What to ask before accepting an offer

If speed is important, ask direct questions. How soon can the buyer close? Are they actually using cash or relying on a partner or lender? Will they buy the property in its current condition? Are there any fees, commissions, or repair deductions later? Can you choose the closing date?

These questions help you compare real timelines, not just marketing claims. Some buyers advertise speed but build in inspection periods, renegotiation windows, or assignment clauses that leave room for delay. Others are prepared to move as soon as title is ready.

This is where working with a company that knows the local market can make a real difference. A team like Nuhome Capital understands that sellers in Los Angeles, Orange County, Riverside, San Bernardino, and San Diego are often dealing with more than just a property sale. They are trying to solve a life problem attached to that property, and timing is usually part of that problem.

A realistic expectation for your timeline

For a standard direct cash deal, 7 to 21 days is a reasonable expectation. If the file is very clean, it may happen sooner. If probate, liens, title issues, or occupancy complications are involved, it may take longer. That does not mean the sale is off track. It just means the title and paperwork side needs more attention.

The best way to think about the as is sale timeline is this: the house condition usually does not decide the speed nearly as much as the paperwork does. A damaged house can still close quickly. A beautiful house with title problems can still take time.

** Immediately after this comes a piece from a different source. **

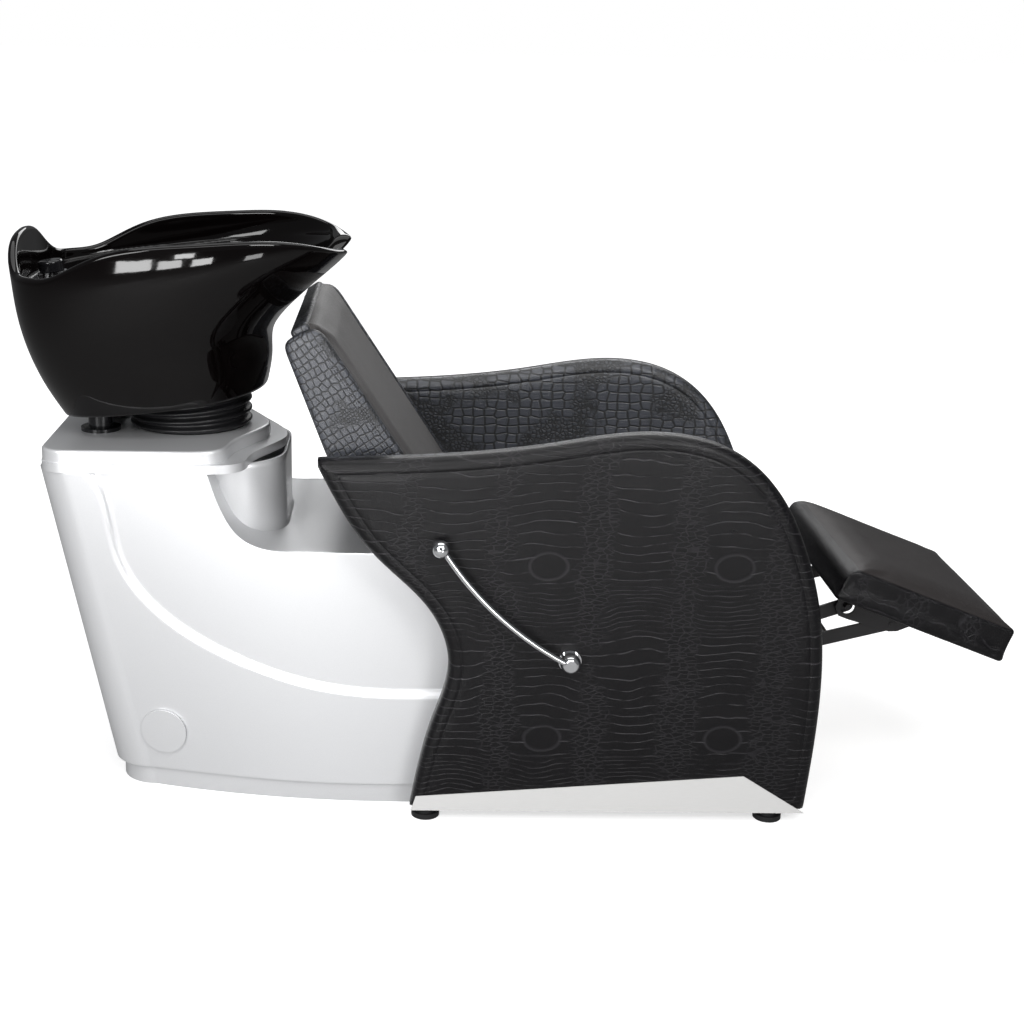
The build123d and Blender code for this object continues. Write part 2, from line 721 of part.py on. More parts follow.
LOWER_ELBOW = polar(LOWER_PIVOT, LINK, -LOWER_DOWN)
LOWER_END = polar(LOWER_ELBOW, LINK, LOWER_UP)
UPPER_ELBOW = polar(UPPER_PIVOT, UPPER_LINK, -UPPER_DOWN)
UPPER_END = polar(UPPER_ELBOW, UPPER_LINK, UPPER_UP)
LAYER = LINK_T + 1.0     # step between neighbouring flat bars along Y
MECH_Y = LINK_Y + 3 * LAYER  # inner face of the fixed mechanism plates


def mechanism_plates():
    """Two fixed plates bolted to the seat frame's rails, carrying both upper pivots."""
    outline = make_face(Polyline(
        (270, 350), (440, 350), (440, 325), (365, 262), (300, 262), (270, 290), close=True,
    ))
    plate = slab(outline, MECH_Y, MECH_Y + LINK_T)
    plate -= rod_y(*LOWER_PIVOT, PIN_R, 100, 250)
    plate -= rod_y(*UPPER_PIVOT, PIN_R, 100, 250)
    rail_face = POST_Y - 12 - GAP
    flange = block((270, 420), (MECH_Y, rail_face), (350, 355))
    tab = block((270, 420), (rail_face - 5, rail_face), (350, 372))
    return both_sides(plate + flange + tab)


def pivot_pins():
    """Fixed pins at the rear pivots of the lower and upper links."""
    pins = Part()
    for x, z in (LOWER_PIVOT, UPPER_PIVOT):
        pins += rod_y(x, z, PIN_R, LINK_Y - 3, MECH_Y + LINK_T + 3)
    return both_sides(pins)


def lower_rear_links():
    """Pair of lower rear links with the torque tube, its drive lug and the lug's pin."""
    y = LINK_Y + 2 * LAYER
    pair = both_sides(link_bar(LOWER_PIVOT, LOWER_ELBOW, y))
    tube_at = polar(LOWER_PIVOT, 46, -LOWER_DOWN)
    pair += rod_y(*tube_at, 9, -y, y)
    lug_end = polar(LOWER_PIVOT, CRANK, CRANK_ANGLE)
    lug = link_bar(lug_end, tube_at, LUG_Y, drilled=(False, False))
    return pair + lug + rod_y(*lug_end, PIN_R, ROD_Y - 2, LUG_Y + LINK_T + 2)


def lower_front_links():
    """Pair of lower front links, joined by a cross tube near the elbows."""
    y = LINK_Y + LAYER
    pair = both_sides(link_bar(LOWER_ELBOW, LOWER_END, y))
    tube_at = polar(LOWER_ELBOW, 60, LOWER_UP)
    return pair + rod_y(*tube_at, 8, -y, y)


def upper_rear_links():
    return both_sides(link_bar(UPPER_PIVOT, UPPER_ELBOW, LINK_Y + LAYER))


def upper_front_links():
    return both_sides(link_bar(UPPER_ELBOW, UPPER_END, LINK_Y))


def elbow_pins(elbow, y0, y1):
    pin = rod_y(*elbow, PIN_R, y0, y1) + rod_y(*elbow, PIN_R + 3, y1, y1 + 2)
    return both_sides(pin)


# ---- footrest -----------------------------------------------------------------------------
def rest_plane():
    """X runs down the footrest from its rear end, Z points out of its top."""
    drop = radians(REST_DROP)
    along = (cos(drop), 0, -sin(drop))
    out = (sin(drop), 0, cos(drop))
    return Plane(origin=(REST_END[0], 0, REST_END[1]), x_dir=along, z_dir=out)


def on_rest(shape):
    return rest_plane().location * shape


def footrest_board():
    return on_rest(block((16, REST_LENGTH - 16), (-REST_HALF + 14, REST_HALF - 14), (0, 15)))


def footrest_cushion():
    """Upholstered pad, open underneath around its board."""
    pad = block((0, REST_LENGTH), (-REST_HALF, REST_HALF), (0, REST_T))
    pad = fillet(pad.edges().filter_by(Axis.Y).group_by(Axis.Z)[-1], 14)
    pad -= block((16 - GAP, REST_LENGTH - 16 + GAP),
                 (-REST_HALF + 14 - GAP, REST_HALF - 14 + GAP), (-5, 15 + GAP))
    return on_rest(pad)


def footrest_brackets():
    """Two angle brackets under the footrest with the pivots of the front links."""
    y = LINK_Y + 2 * LAYER
    u_low, u_up, drop = 136.3, 50.0, 17.3
    outline = make_face(Polyline(
        (u_up - 22, 0), (u_low + 40, 0), (u_low + 14, -drop - 8), (u_low, -drop - 14),
        (u_up + 10, -drop - 20), (u_up - 8, -drop - 20), (u_up - 20, -drop - 8), close=True,
    ))
    plane = rest_plane()
    web_plane = Plane(origin=plane.origin + Vector(0, y + LINK_T, 0), x_dir=plane.x_dir,
                      z_dir=(0, -1, 0))
    web = extrude(web_plane * outline, LINK_T)
    web -= rod_y(*LOWER_END, PIN_R, 100, 250)
    web -= rod_y(*UPPER_END, PIN_R + 8, 100, 250)
    flange = on_rest(block((u_up - 18, u_low + 90), (y, y + 30), (-4, -GAP)))
    pin = rod_y(*LOWER_END, PIN_R, LINK_Y + LAYER - 3, y + LINK_T + 2)
    return both_sides(web + flange + pin)


def upper_end_pins():
    """Pins fixed in the upper front links, running in oversize holes in the footrest brackets."""
    return both_sides(rod_y(*UPPER_END, PIN_R, LINK_Y - 2, LINK_Y + 2 * LAYER + LINK_T + 2))


# ---- lever --------------------------------------------------------------------------------
LEVER_Y = -(ARM_Y + ARM_T / 2) - 26.0   # centre plane of the lever rod
BUSH_R = SHAFT_R + 5.0


def lever_shaft():
    """Cross shaft from the lever's hub through the side panel to the crank."""
    pin_at = polar(LEVER_HUB, CRANK, CRANK_ANGLE)
    outer = -(ARM_Y + ARM_T / 2) - 4.3
    shaft = rod_y(*LEVER_HUB, SHAFT_R, outer - 19.5, CRANK_Y + LINK_T)
    crank = link_bar(LEVER_HUB, pin_at, CRANK_Y, drilled=(False, False))
    return shaft + crank + rod_y(*pin_at, PIN_R, CRANK_Y, ROD_Y + LINK_T + 2)


def lever_bush():
    """Flanged bush in the side panel."""
    outer = -(ARM_Y + ARM_T / 2)
    bush = rod_y(*LEVER_HUB, BUSH_R - GAP, outer - 1, -ARM_Y + ARM_T / 2)
    bush += rod_y(*LEVER_HUB, BUSH_FLANGE_R, outer - 4, outer - GAP)
    return bush - rod_y(*LEVER_HUB, SHAFT_R + PIN_FIT, -450, -200)


def lever_hub():
    """Domed chrome boss that clamps the rod to the shaft."""
    outer = -(ARM_Y + ARM_T / 2) - 4.3
    boss = rod_y(*LEVER_HUB, HUB_R, outer - 10, outer)
    dome = Pos(LEVER_HUB[0], outer - 10, LEVER_HUB[1]) * Sphere(HUB_R)
    dome &= rod_y(*LEVER_HUB, HUB_R, outer - 24, outer - 10)
    hub = boss + dome
    return hub - rod_y(*LEVER_HUB, SHAFT_R, outer - 19.8, outer + 5)


def lever_path():
    start = polar(LEVER_HUB, HUB_R - 4, LEVER_ANGLE + 14)
    end = polar(LEVER_HUB, LEVER_REACH - 10, LEVER_ANGLE)
    sag = polar(LEVER_HUB, LEVER_REACH * 0.48, LEVER_ANGLE + 7.5)
    points = [(p[0], LEVER_Y, p[1]) for p in (start, sag, end)]
    return ThreePointArc(*points)


def lever_rod():
    """Curved round bar from the boss to the ball."""
    path = lever_path()
    bar = sweep(Plane(origin=path @ 0, z_dir=path % 0) * Circle(5), path=path)
    return bar - lever_hub()


def lever_ball():
    ball_at = polar(LEVER_HUB, LEVER_REACH, LEVER_ANGLE)
    ball = Pos(ball_at[0], LEVER_Y, ball_at[1]) * Sphere(LEVER_BALL_R)
    return ball - lever_rod()


def drive_rod():
    """Bar from the lever's crank to the torque tube's lug, parallel to the line of the axles."""
    a = polar(LEVER_HUB, CRANK, CRANK_ANGLE)
    b = polar(LOWER_PIVOT, CRANK, CRANK_ANGLE)
    bar = link_bar(a, b, ROD_Y, LINK_W, (True, False))
    return bar - rod_y(*b, PIN_R + 3, -200, 0)


# ---- fasteners ----------------------------------------------------------------------------
def panel_bolts():
    """Hex bolts from the cross tubes into the side boards."""
    bolts = Part()
    for x in CROSS_X[2:]:
        z = (FRAME_Z[0] + FRAME_Z[1]) / 2
        inner = ARM_Y - BOARD_T / 2
        bolts += rod_y(x, z, BOLT_R, inner - 50, inner + BOARD_T / 2)
    return both_sides(bolts)


def access_screws():
    screws = Part()
    for y in (-106, 106):
        for z in (144, 416):
            x = -694 - (z - PLINTH_H) * (796 - 694) / (PED_TOP - PLINTH_H)
            screws += Pos(x - 1.5, y, z) * Rot(0, 90, 0) * Cylinder(4.5, 4)
    return screws - rear_access_panel()


# ---- write the parts ----------------------------------------------------------------------
save(base_frame(), "base_frame")
save(seat_frame(), "seat_frame")
save(levelling_feet(), "levelling_feet")
for name, side in (("left", -1), ("right", 1)):
    save(side_board(side * ARM_Y), f"side_board_{name}")
    save(arm_pad(side * ARM_Y), f"arm_pad_{name}")
    save(kick_plate(side), f"kick_plate_{name}")
    save(back_wing(side), f"back_wing_{name}")
    save(side_cap(side), f"side_cap_{name}")
save(seat_board(), "seat_board")
save(seat_cushion(), "seat_cushion")
save(front_apron(), "front_apron")
save(backrest_board(), "backrest_board")
save(backrest_cushion(), "backrest_cushion")
save(back_brackets(), "back_brackets")
save(pedestal_shell(), "pedestal_shell")
save(pedestal_plinth(), "pedestal_plinth")
save(rear_access_panel(), "rear_access_panel")
save(access_screws(), "access_screws")
save(deck_collar(), "deck_collar")
save(deck_plate(), "deck_plate")
save(hinge_bracket(), "hinge_bracket")
save(tilt_pin(), "tilt_pin")
save(tilt_stops(), "tilt_stops")
save(bellows(), "bellows")
save(trap(), "trap")
save(stop_valves(), "stop_valves")
save(supply_hose(-VALVE_Y), "supply_hose_hot")
save(supply_hose(VALVE_Y), "supply_hose_cold")
save(mechanism_plates(), "mechanism_plates")
save(pivot_pins(), "pivot_pins")
save(lever_bush(), "lever_bush")
save(panel_bolts(), "panel_bolts")
save(basin(), "basin")
save(basin_mount_plate(), "basin_mount_plate")
save(waste_flange(), "waste_flange")
save(strainer(), "strainer")
save(tailpiece(), "tailpiece")
save(drain_hose(), "drain_hose")
save(tap_body(), "tap_body")
save(tap_knob(), "tap_knob")
save(lever_shaft(), "lever_shaft")
save(lever_hub(), "lever_hub")
save(lever_rod(), "lever_rod")
save(lever_ball(), "lever_ball")
save(drive_rod(), "drive_rod")
save(lower_rear_links(), "lower_rear_links")
save(lower_front_links(), "lower_front_links")
save(elbow_pins(LOWER_ELBOW, LINK_Y + LAYER - 2, LINK_Y + 2 * LAYER + LINK_T), "lower_elbow_pins")
save(upper_rear_links(), "upper_rear_links")
save(upper_front_links(), "upper_front_links")
save(elbow_pins(UPPER_ELBOW, LINK_Y - 2, LINK_Y + LAYER + LINK_T), "upper_elbow_pins")
save(upper_end_pins(), "upper_end_pins")
save(footrest_board(), "footrest_board")
save(footrest_cushion(), "footrest_cushion")
save(footrest_brackets(), "footrest_brackets")
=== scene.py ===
import math

import bmesh
import bpy
import numpy as np
from mathutils import Matrix, Vector
from mathutils.geometry import delaunay_2d_cdt


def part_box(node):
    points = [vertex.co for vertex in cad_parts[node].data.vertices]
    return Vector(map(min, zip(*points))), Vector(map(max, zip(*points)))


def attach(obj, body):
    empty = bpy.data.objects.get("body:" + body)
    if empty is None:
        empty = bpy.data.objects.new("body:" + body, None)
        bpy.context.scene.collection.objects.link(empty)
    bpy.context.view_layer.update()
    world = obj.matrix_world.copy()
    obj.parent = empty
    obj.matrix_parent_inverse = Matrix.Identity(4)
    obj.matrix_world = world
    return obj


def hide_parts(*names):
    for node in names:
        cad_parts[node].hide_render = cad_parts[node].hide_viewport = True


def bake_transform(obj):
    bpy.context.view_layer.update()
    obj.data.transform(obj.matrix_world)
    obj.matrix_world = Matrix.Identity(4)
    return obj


# Shampoo backwash unit. Shapes are worked out in millimetres and written in metres.
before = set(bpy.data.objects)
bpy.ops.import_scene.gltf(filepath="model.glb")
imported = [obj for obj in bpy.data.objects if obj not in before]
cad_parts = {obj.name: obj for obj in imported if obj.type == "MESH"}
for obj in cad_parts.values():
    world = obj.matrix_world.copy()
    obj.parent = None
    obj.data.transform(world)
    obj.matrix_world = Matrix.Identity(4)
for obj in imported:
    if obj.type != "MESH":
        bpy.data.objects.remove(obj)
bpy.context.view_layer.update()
scene = bpy.context.scene
MM = 0.001
SHELL_WALL = 0.005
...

That is why the right buyer is not just someone willing to make an offer. It is someone who can explain the path to closing clearly, handle complications professionally, and work on your timeline when possible.

If you are considering an as-is sale, focus less on promises that sound dramatic and more on whether the process feels clear, direct, and realistic. A good sale does not just close fast. It closes without adding more stress than you already have.